Las páginas de Jalo 2001-2005 se van desgranando para conocer mejor la vida y la obra del escultor, el hombre que “nos acerca la belleza, la verdad y la bondad”, en palabras del que fuera cardenal-arzobispo de Barcelona, Ricard Maria Càrles. Otro obispo, el de Tortosa, monseñor Xavier Salinas, significó que “la obra de Acosta nos ayuda a entrar en el misterio trascendente”.

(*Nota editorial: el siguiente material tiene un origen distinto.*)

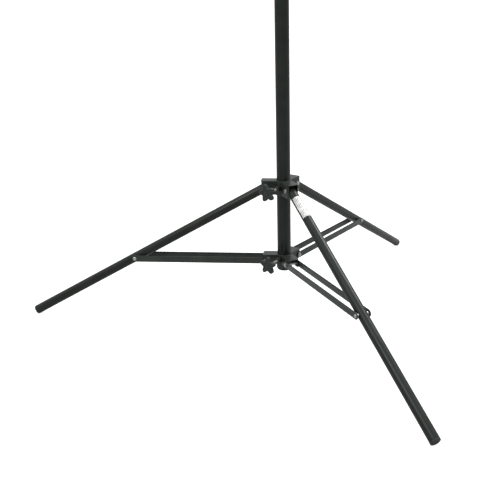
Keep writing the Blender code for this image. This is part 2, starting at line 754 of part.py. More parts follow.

Quienes se interesen por lo ocurrido en este cuatrienio de su vida, tan fértil desde el ángulo de los merecidos reconocimientos y de las pruebas de afecto creciente, se encontrarán con un relato ameno que redescubre la personalidad de alguien plenamente legitimado para ser feliz.
Curioso, observador, meticuloso, introvertido y prudente, el autor, sin pretenciosidades, ha hecho lo que debía en una suerte de tributo, consciente, además de ciertas magnitudes artísticas y sentimentales.
Un autor que se ha esmerado para contribuir a ese estado de felicidad, para hacerlo tangible. El también se lo merece. A fin de cuentas, ambos -uno diría que todos nosotros- compartimos la teurgia, el nervio y el sentimiento que enfatizamos en aquellas memorables noches de los honores y de la procesión que se convirtió en un trayecto de sostenida y terrenal admiración por el hombre y su obra.
Estábamos, dilecto Emilio, alegres y fuimos felices. Líquido y sólido, entonces y ahora, cuando el libro permite rememorar tantas cosas y, sobre todo, perpetuar -de alguna manera- los estados con los que sobrellevar tantas penurias.
Que sigan, pues, las espumas festoneadas; que continúe el poeta buscando redondas caracolas; que las rutas de raso y el oro licuado caractericen eternamente el paso y el bailoteo de la venerada imagen; que en la aurora, en la proa y el pecho se seguirá escribiendo, eternamente, alegres y felices, el nombre de Jalo.